### The problem
Write out the records below word for word, please.

▼

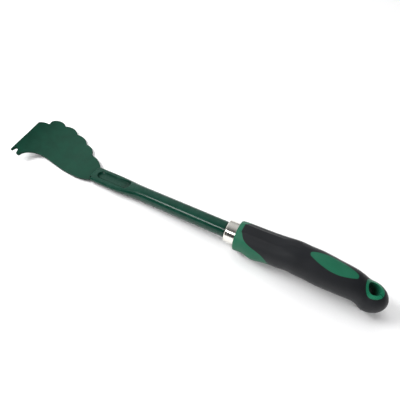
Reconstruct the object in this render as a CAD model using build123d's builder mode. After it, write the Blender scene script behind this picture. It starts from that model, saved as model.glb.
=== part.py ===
"""Hand weeder: a curved, scalloped steel blade on a painted tube, with a two-colour moulded handle.

Millimetres.  Z is up and the tool lies on a table as it would when put down: on the lowest line
of the blade's bend and on the underside of the butt.  The origin is the centre of the hanging
hole, +X points from the blade to the butt, and -Y is the side with the notched blade tip.
"""
from build123d import *
import os
from math import cos, exp, radians, sin

# ---------------------------------------------------------------- how the tool lies
SHAFT_PITCH = 3.45         # degrees the shaft drops towards the blade
SHAFT_ABOVE_HOLE = 5.4     # shaft axis above the centre of the hanging hole, square to the shaft
MID_TO_HOLE = 180.9        # along the shaft, from the middle of the bare shaft to the hole
TABLE_BELOW_HOLE = 16.55

# ---------------------------------------------------------------- blade
BLADE_T = 2.2
BLADE_SKEW = 7.85          # degrees between the blade's front edge and square to the shaft
HEEL_X = -149.6            # lowest line of the bend, where the blade touches the table
HEEL_REAR_R = 80.0         # bend from the heel back to the straight tang
# radius and sweep in degrees of the bends ahead of the heel, tightening towards the front edge
TOE_BENDS = [(175.0, 8.35), (110.0, 10.75), (75.0, 11.7)]
TANG_END_X = -62.0
TANG_HALF_W = 5.5
TANG_SHOULDER_X = -111.8
BLADE_CORNER_R = 0.9
BLADE_REACH = 80.0         # sheet drawn this far each way along the bend before it is cut to outline
BLADE_PRISM_H = 22.0

# ---------------------------------------------------------------- shaft tube
TUBE_R = 8.0
TUBE_WALL = 1.3
TUBE_MOUTH_X = -111.0
TUBE_END_X = 140.0
FLAT_HALF_W = 10.25
FLAT_HALF_H = 3.8
FLAT_END_X = -84.0
ROUND_START_X = -48.0
FLAT_JUNCTION = 83.0       # degrees: where side and top arcs of the flattened section meet
NECKING_STEPS = 6

GROOVE_FRONT_X = -107.0
GROOVE_REAR_X = -64.0
GROOVE_W = 11.4
GROOVE_FLOOR_Z = 1.5
GROOVE_FLOOR_R = 4.4
GROOVE_TOP_Z = 12.0

# ---------------------------------------------------------------- weld
WELD_LEG = 3.3
WELD_HALF_L = 6.4

# ---------------------------------------------------------------- ferrule
FERRULE_FRONT_X = 49.0
FERRULE_R = 11.0
FERRULE_WALL = 0.8
FERRULE_LIP_R = 8.1
FERRULE_EDGE_R = 1.2

# ---------------------------------------------------------------- handle
HANDLE_FRONT_X = 60.0
HANDLE_FRONT_EDGE_R = 1.0
GRIP_T = 2.8               # thickness of the soft skin over the hard core
BUTT_X = 184.0
BUTT_R = 13.9
BUTT_RISE = -8.3
BUTT_LENGTH = 16.2
# distance along the shaft, radius of the round section, height of its centre
HANDLE_SECTIONS = [
    (HANDLE_FRONT_X, 14.1, 0.15),
    (68.0, 14.45, 0.25),
    (75.0, 14.58, 0.3),
    (82.0, 14.65, 0.4),
    (89.0, 14.75, 0.55),
    (97.0, 14.87, 0.9),
    (106.0, 15.05, 1.9),
    (119.0, 15.3, 2.85),
    (134.0, 15.45, 1.8),
    (148.0, 15.1, 0.45),
    (160.0, 14.35, -0.5),
    (170.0, 13.5, -1.5),
    (175.0, 13.2, -3.3),
    (180.0, 13.6, -6.8),
    (BUTT_X, BUTT_R, BUTT_RISE),
]
FLARE = 2.4                # how far the neck flares out low on each side
FLARE_X = 81.0
FLARE_LENGTH = 9.5
FLARE_ANGLE = 38.0         # degrees below level
FLARE_SPREAD = 38.0
FLARE_LEAST = 0.02         # sections with less flare than this are plain circles
SECTION_STEPS = 8
NECK_EDGE = [(63.5, 16.0), (66.2, 12.8), (73.7, 8.7), (84.0, 5.9), (92.0, 2.0), (97.0, -6.0), (99.5, -18.0)]
NECK_FRONT_X = 40.0
NECK_HALF_W = 24.0

THUMB_ENDS_X = (127.0, 169.5)
THUMB_SHOULDERS_X = (129.0, 168.0)
THUMB_SHOULDER_HALF_W = (2.8, 2.6)
THUMB_MID_X = 148.0
THUMB_HALF_W = 7.25
THUMB_PRISM_H = 30.0

# ---------------------------------------------------------------- hanging hole
HOLE_R = 6.0
HOLE_LEAN = 15.85          # degrees the bore leans from the vertical towards the butt
EYELET_R = 8.9
EYELET_PROUD = 0.3         # rim above the grip at the top
EYELET_RECESS = 0.4        # lower end, inside the grip
EYELET_SLIT_W = 0.6
EYELET_SLIT_ANGLE = -22.0
BORE_REACH = 34.0

# ---------------------------------------------------------------- shared frames
ALONG = Vector(cos(radians(SHAFT_PITCH)), 0, sin(radians(SHAFT_PITCH)))
UPRIGHT = Vector(-sin(radians(SHAFT_PITCH)), 0, cos(radians(SHAFT_PITCH)))
MID = UPRIGHT * SHAFT_ABOVE_HOLE - ALONG * MID_TO_HOLE
SHAFT_AXIS = Axis(MID, ALONG)

SIDE = Plane(origin=MID, x_dir=ALONG, z_dir=(0, -1, 0))
TOP = Plane(origin=MID, x_dir=ALONG, z_dir=UPRIGHT)

TABLE = Plane(origin=(MID.X, 0, -TABLE_BELOW_HOLE), x_dir=(1, 0, 0), z_dir=(0, 0, 1))
BEND = Plane(
    origin=TABLE.origin,
    x_dir=(cos(radians(BLADE_SKEW)), sin(radians(BLADE_SKEW)), 0),
    z_dir=(sin(radians(BLADE_SKEW)), -cos(radians(BLADE_SKEW)), 0),
)
BORE = Plane(
    origin=(0, 0, 0),
    x_dir=(cos(radians(HOLE_LEAN)), 0, -sin(radians(HOLE_LEAN))),
    z_dir=(sin(radians(HOLE_LEAN)), 0, cos(radians(HOLE_LEAN))),
)


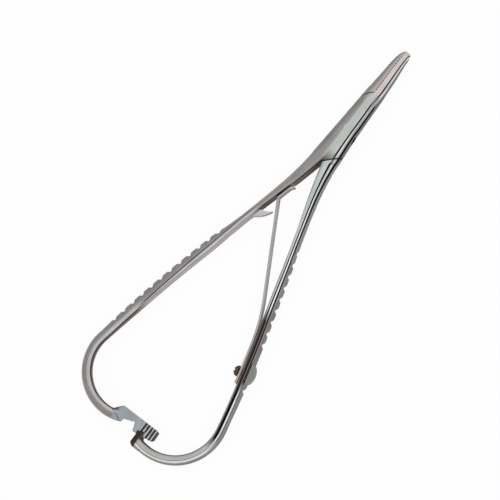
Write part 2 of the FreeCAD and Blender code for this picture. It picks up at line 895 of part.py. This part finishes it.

▲

### Output
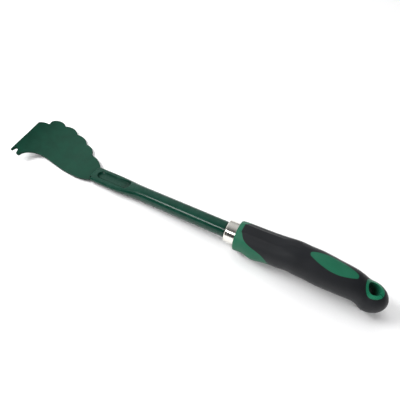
Reconstruct the object in this render as a CAD model using build123d's builder mode. After it, write the Blender scene script behind this picture. It starts from that model, saved as model.glb.
=== part.py ===
"""Hand weeder: a curved, scalloped steel blade on a painted tube, with a two-colour moulded handle.

Millimetres.  Z is up and the tool lies on a table as it would when put down: on the lowest line
of the blade's bend and on the underside of the butt.  The origin is the centre of the hanging
hole, +X points from the blade to the butt, and -Y is the side with the notched blade tip.
"""
from build123d import *
import os
from math import cos, exp, radians, sin

# ---------------------------------------------------------------- how the tool lies
SHAFT_PITCH = 3.45         # degrees the shaft drops towards the blade
SHAFT_ABOVE_HOLE = 5.4     # shaft axis above the centre of the hanging hole, square to the shaft
MID_TO_HOLE = 180.9        # along the shaft, from the middle of the bare shaft to the hole
TABLE_BELOW_HOLE = 16.55

# ---------------------------------------------------------------- blade
BLADE_T = 2.2
BLADE_SKEW = 7.85          # degrees between the blade's front edge and square to the shaft
HEEL_X = -149.6            # lowest line of the bend, where the blade touches the table
HEEL_REAR_R = 80.0         # bend from the heel back to the straight tang
# radius and sweep in degrees of the bends ahead of the heel, tightening towards the front edge
TOE_BENDS = [(175.0, 8.35), (110.0, 10.75), (75.0, 11.7)]
TANG_END_X = -62.0
TANG_HALF_W = 5.5
TANG_SHOULDER_X = -111.8
BLADE_CORNER_R = 0.9
BLADE_REACH = 80.0         # sheet drawn this far each way along the bend before it is cut to outline
BLADE_PRISM_H = 22.0

# ---------------------------------------------------------------- shaft tube
TUBE_R = 8.0
TUBE_WALL = 1.3
TUBE_MOUTH_X = -111.0
TUBE_END_X = 140.0
FLAT_HALF_W = 10.25
FLAT_HALF_H = 3.8
FLAT_END_X = -84.0
ROUND_START_X = -48.0
FLAT_JUNCTION = 83.0       # degrees: where side and top arcs of the flattened section meet
NECKING_STEPS = 6

GROOVE_FRONT_X = -107.0
GROOVE_REAR_X = -64.0
GROOVE_W = 11.4
GROOVE_FLOOR_Z = 1.5
GROOVE_FLOOR_R = 4.4
GROOVE_TOP_Z = 12.0

# ---------------------------------------------------------------- weld
WELD_LEG = 3.3
WELD_HALF_L = 6.4

# ---------------------------------------------------------------- ferrule
FERRULE_FRONT_X = 49.0
FERRULE_R = 11.0
FERRULE_WALL = 0.8
FERRULE_LIP_R = 8.1
FERRULE_EDGE_R = 1.2

# ---------------------------------------------------------------- handle
HANDLE_FRONT_X = 60.0
HANDLE_FRONT_EDGE_R = 1.0
GRIP_T = 2.8               # thickness of the soft skin over the hard core
BUTT_X = 184.0
BUTT_R = 13.9
BUTT_RISE = -8.3
BUTT_LENGTH = 16.2
# distance along the shaft, radius of the round section, height of its centre
HANDLE_SECTIONS = [
    (HANDLE_FRONT_X, 14.1, 0.15),
    (68.0, 14.45, 0.25),
    (75.0, 14.58, 0.3),
    (82.0, 14.65, 0.4),
    (89.0, 14.75, 0.55),
    (97.0, 14.87, 0.9),
    (106.0, 15.05, 1.9),
    (119.0, 15.3, 2.85),
    (134.0, 15.45, 1.8),
    (148.0, 15.1, 0.45),
    (160.0, 14.35, -0.5),
    (170.0, 13.5, -1.5),
    (175.0, 13.2, -3.3),
    (180.0, 13.6, -6.8),
    (BUTT_X, BUTT_R, BUTT_RISE),
]
FLARE = 2.4                # how far the neck flares out low on each side
FLARE_X = 81.0
FLARE_LENGTH = 9.5
FLARE_ANGLE = 38.0         # degrees below level
FLARE_SPREAD = 38.0
FLARE_LEAST = 0.02         # sections with less flare than this are plain circles
SECTION_STEPS = 8
NECK_EDGE = [(63.5, 16.0), (66.2, 12.8), (73.7, 8.7), (84.0, 5.9), (92.0, 2.0), (97.0, -6.0), (99.5, -18.0)]
NECK_FRONT_X = 40.0
NECK_HALF_W = 24.0

THUMB_ENDS_X = (127.0, 169.5)
THUMB_SHOULDERS_X = (129.0, 168.0)
THUMB_SHOULDER_HALF_W = (2.8, 2.6)
THUMB_MID_X = 148.0
THUMB_HALF_W = 7.25
THUMB_PRISM_H = 30.0

# ---------------------------------------------------------------- hanging hole
HOLE_R = 6.0
HOLE_LEAN = 15.85          # degrees the bore leans from the vertical towards the butt
EYELET_R = 8.9
EYELET_PROUD = 0.3         # rim above the grip at the top
EYELET_RECESS = 0.4        # lower end, inside the grip
EYELET_SLIT_W = 0.6
EYELET_SLIT_ANGLE = -22.0
BORE_REACH = 34.0

# ---------------------------------------------------------------- shared frames
ALONG = Vector(cos(radians(SHAFT_PITCH)), 0, sin(radians(SHAFT_PITCH)))
UPRIGHT = Vector(-sin(radians(SHAFT_PITCH)), 0, cos(radians(SHAFT_PITCH)))
MID = UPRIGHT * SHAFT_ABOVE_HOLE - ALONG * MID_TO_HOLE
SHAFT_AXIS = Axis(MID, ALONG)

SIDE = Plane(origin=MID, x_dir=ALONG, z_dir=(0, -1, 0))
TOP = Plane(origin=MID, x_dir=ALONG, z_dir=UPRIGHT)

TABLE = Plane(origin=(MID.X, 0, -TABLE_BELOW_HOLE), x_dir=(1, 0, 0), z_dir=(0, 0, 1))
BEND = Plane(
    origin=TABLE.origin,
    x_dir=(cos(radians(BLADE_SKEW)), sin(radians(BLADE_SKEW)), 0),
    z_dir=(sin(radians(BLADE_SKEW)), -cos(radians(BLADE_SKEW)), 0),
)
BORE = Plane(
    origin=(0, 0, 0),
    x_dir=(cos(radians(HOLE_LEAN)), 0, -sin(radians(HOLE_LEAN))),
    z_dir=(sin(radians(HOLE_LEAN)), 0, cos(radians(HOLE_LEAN))),
)


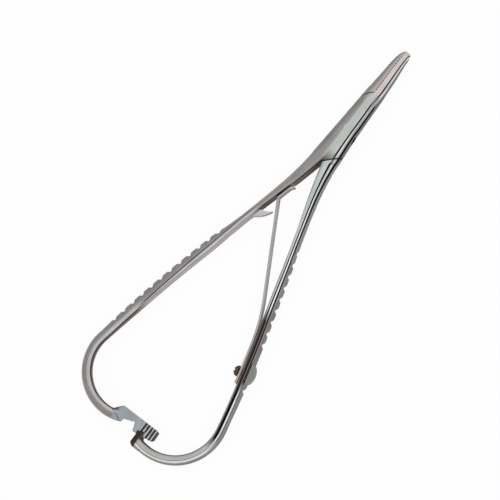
Write part 2 of the FreeCAD and Blender code for this picture. It picks up at line 895 of part.py. This part finishes it.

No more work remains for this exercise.